• _Data_

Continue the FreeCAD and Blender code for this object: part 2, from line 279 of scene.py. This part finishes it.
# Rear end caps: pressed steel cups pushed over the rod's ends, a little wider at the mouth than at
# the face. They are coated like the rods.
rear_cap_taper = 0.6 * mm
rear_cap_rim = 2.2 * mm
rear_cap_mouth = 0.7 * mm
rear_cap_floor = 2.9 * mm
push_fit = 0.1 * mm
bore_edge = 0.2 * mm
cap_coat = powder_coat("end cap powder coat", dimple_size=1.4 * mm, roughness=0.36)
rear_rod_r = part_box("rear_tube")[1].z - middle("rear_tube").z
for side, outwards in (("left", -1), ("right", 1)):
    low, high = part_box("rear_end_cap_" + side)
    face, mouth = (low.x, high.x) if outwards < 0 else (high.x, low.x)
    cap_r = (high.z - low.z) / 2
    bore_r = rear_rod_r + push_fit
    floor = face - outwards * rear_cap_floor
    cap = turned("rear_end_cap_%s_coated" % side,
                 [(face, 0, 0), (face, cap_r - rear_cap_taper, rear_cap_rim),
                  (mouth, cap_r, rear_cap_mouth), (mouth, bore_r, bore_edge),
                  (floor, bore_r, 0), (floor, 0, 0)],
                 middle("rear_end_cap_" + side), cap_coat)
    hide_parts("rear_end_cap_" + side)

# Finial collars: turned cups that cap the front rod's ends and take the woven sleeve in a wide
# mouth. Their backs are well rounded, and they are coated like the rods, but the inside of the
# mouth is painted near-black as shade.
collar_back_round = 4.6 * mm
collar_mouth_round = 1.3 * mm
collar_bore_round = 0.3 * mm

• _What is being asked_
Your task is to quote all of the data word for word.

• _The completed task_
Continue the FreeCAD and Blender code for this object: part 2, from line 279 of scene.py. This part finishes it.
# Rear end caps: pressed steel cups pushed over the rod's ends, a little wider at the mouth than at
# the face. They are coated like the rods.
rear_cap_taper = 0.6 * mm
rear_cap_rim = 2.2 * mm
rear_cap_mouth = 0.7 * mm
rear_cap_floor = 2.9 * mm
push_fit = 0.1 * mm
bore_edge = 0.2 * mm
cap_coat = powder_coat("end cap powder coat", dimple_size=1.4 * mm, roughness=0.36)
rear_rod_r = part_box("rear_tube")[1].z - middle("rear_tube").z
for side, outwards in (("left", -1), ("right", 1)):
    low, high = part_box("rear_end_cap_" + side)
    face, mouth = (low.x, high.x) if outwards < 0 else (high.x, low.x)
    cap_r = (high.z - low.z) / 2
    bore_r = rear_rod_r + push_fit
    floor = face - outwards * rear_cap_floor
    cap = turned("rear_end_cap_%s_coated" % side,
                 [(face, 0, 0), (face, cap_r - rear_cap_taper, rear_cap_rim),
                  (mouth, cap_r, rear_cap_mouth), (mouth, bore_r, bore_edge),
                  (floor, bore_r, 0), (floor, 0, 0)],
                 middle("rear_end_cap_" + side), cap_coat)
    hide_parts("rear_end_cap_" + side)

# Finial collars: turned cups that cap the front rod's ends and take the woven sleeve in a wide
# mouth. Their backs are well rounded, and they are coated like the rods, but the inside of the
# mouth is painted near-black as shade.
collar_back_round = 4.6 * mm
collar_mouth_round = 1.3 * mm
collar_bore_round = 0.3 * mm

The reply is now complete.